Will you not revive us again,
that your people may rejoice in you? Psalm 85:6
Introduction
I have seldom read this verse during my personal devotions and not shed tears at the sight of its solemn words. As a result, I have often mused to myself that this verse was written for people like me (I hope for someone like you, too). That is, for people who need restoration and revival of the soul’s dwindling affections (love) for God. But then, I must say from the outset that those people who never fall and never fail have no business with such a text. Those who succeed perfectly to live above the tide of temptation and never once sink in desperation like Peter in the sea of Galilee have no lot in matters of this nature. You should pass on from this write-up as easily as you surmount the fiery darts of temptation.
But then, let me turn to those saints–I mean to you and I–who hear the faithless voice of sin threatening to turn faith’s gaze from the saviour’s voice. In a word, I want to turn to the desperate and depressed; to those who have felt like they have lost their God, as a man loses his only coin in the middle of the night in a faraway country. I want to speak to those who feel like God stands aloof from them and they have no extra tear to pour on the dust on which they so steadily lie. To you I say, come and see how the Psalmist prays.
Ask Questions to God
Firstly, he prays through a question to God. The Psalmist shows us here that it is no strange thing to ask the Almighty questions. My friend, who would you rather ask a question to, than he who has an inscrutable understanding, whose footsteps are locked in the sea? Yet, how many of us go to God with questions as the Psalmist did? Let us copy this godly example and bring our soul’s unrest to God. For it shows that our hearts are desperate for his answers only, and thus he is pleased. It shows that nothing–no earthly statement or principle–will suffice to calm the storms that so fiercely rage within the heart that is depressed.
In those moments when I have felt myself most sinful and miserable, the only thing that has sufficed to lay my troubled soul to rest is the Word of and from God. His Word assures me that I am loved, seen, held, and kept in Christ’s eternal grip. Therefore, friend, loiter in the court room of Jehovah until the righteous judge hears and responds to the questions of your heart.
The Sorrow of Sin
Secondly, the Psalter implicitly states that they were in a state of spiritual bareness because of sin. Israel had lost God’s presence because of her sins. Thus, there was a real sense of sorrow. My friend, this should teach us the obvious lesson that sorrow flows easily from sin as passion from a man in love. For if he is truly in love, he cannot help but have these affections as proof of his love. Therefore, it goes without saying that those who plunge themselves into sin will be sorrowful sooner or later.

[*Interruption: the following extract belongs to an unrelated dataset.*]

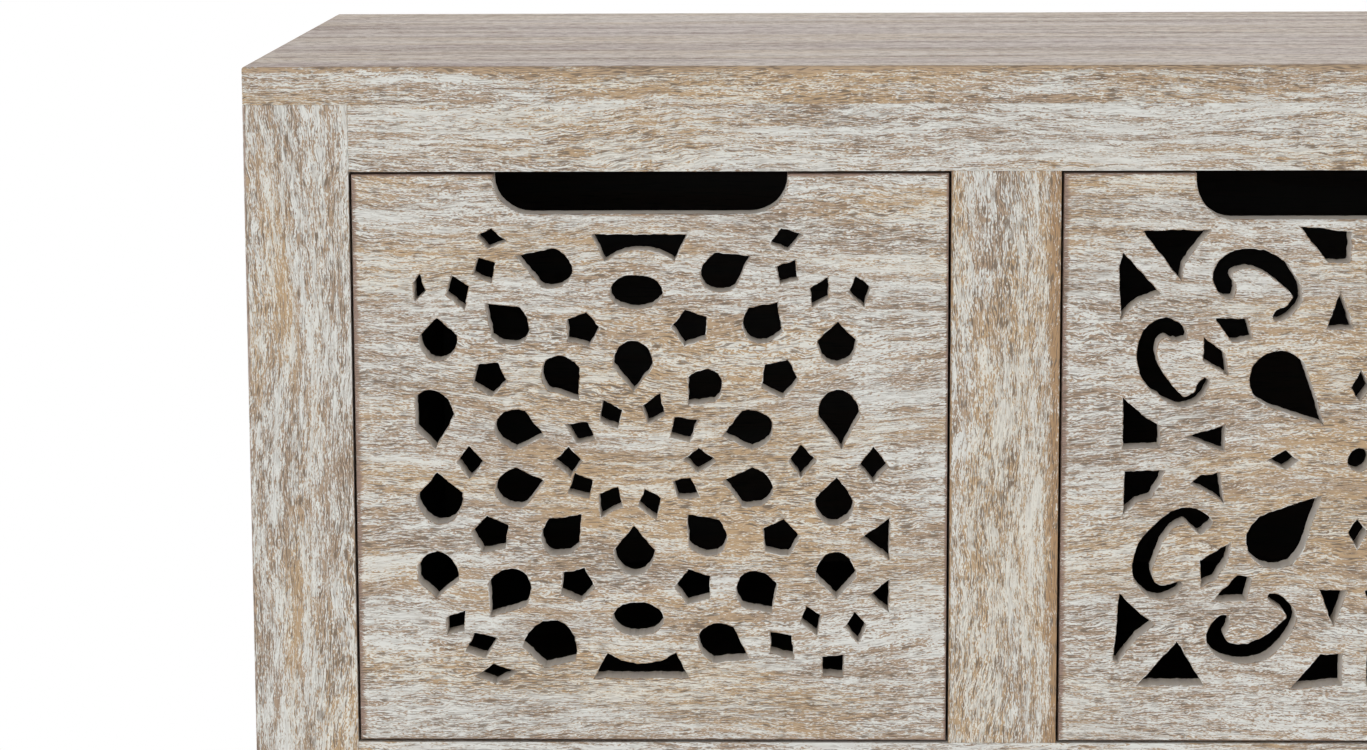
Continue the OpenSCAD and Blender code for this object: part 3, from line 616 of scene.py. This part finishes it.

However, a man in love without culmination of that love can have his passions undone by channeling that love to a hobby, however hard and long it takes. Yet he who has lost the presence of God, the true joy, through sin is most miserable. He might try hobbies and all sorts of mind-numbing and conscience-escaping tactics, yet none will rest his soul. None will make him forget his barrenness; none make him happy. As a man feels the pain of his lumbar pinching his spinal nerve that carries signals to his legs, so does a man who is in this barren state aching inescapably by sorrow and is constantly without stamina.
Yet by trying to relieve himself from the effects of his sins through things other than his precious Christ, he still proves those simple words of G.K. Chesterton that, “the young man who rings the bell at the brothel is unconsciously looking for God.” At this point, I should pause and cry out in prayer to say: Lord help us to seek you in times of barrenness and the ache of spiritual sorrow. Let us not seek other short-lived pleasures as though they could close up the void carved by separation from you.
Marriage of Glory and Joy
I hope you see the wealth of this text at this point. Sadly, I am forced to leave-out many other things that I could go into. Therefore, I will limit this already-long write-up to this last point of interest to me for the sake of brevity. That is, the twain principles of glory and joy married in a supplication to God. Those who know the Westminster question: “What is the Chief end of man?” Know that the answer marries two principles of tremendous weight and implication.
Answer: “The Chief end of Man is to Glorify God and to enjoy him forever.” We cannot have one without the other. We cannot glorify God and not enjoy him, and we cannot enjoy God and not glorify him. These two are not merely different sides of the same coin; they are the same side of the same coin. And they are what the Psalmist asked for. His plea is that those who have known sorrow would be given the honour of experiencing the might and power of God to revive them back to himself. Thus, in one breath of prayer he exalts God both as the ultimate joy of men and as the ultimate power for men.
Conclusive Prayer
O knower of hearts, O true Joy! Lord, you know our frame and you know where we are presently. You know our condition, even when no one understands the questions that irritate our souls. Teach us that, the things of this world will never satisfy nor do anything to restore us back to you. Teach the church and the nations that we can draw near to the cross and have our souls restored. O how rich this text is, O Lord! And in all these words I know, and you know more than I know, that I have not scratched the surface of any principle laid down so cleverly by your Spirit. Yet you used mud to open the eyes of the blind and a cloth to awaken the dead. What is ink on paper for you? Thus, use these few words to revive us again that we might rejoice in you only. Amen.
-Providentia
Thank you for writing, brother. This was an encouraging devotional! Lord, revive Your people that we would rejoice in You!
This was a beautiful piece of writing. Thank you for sharing.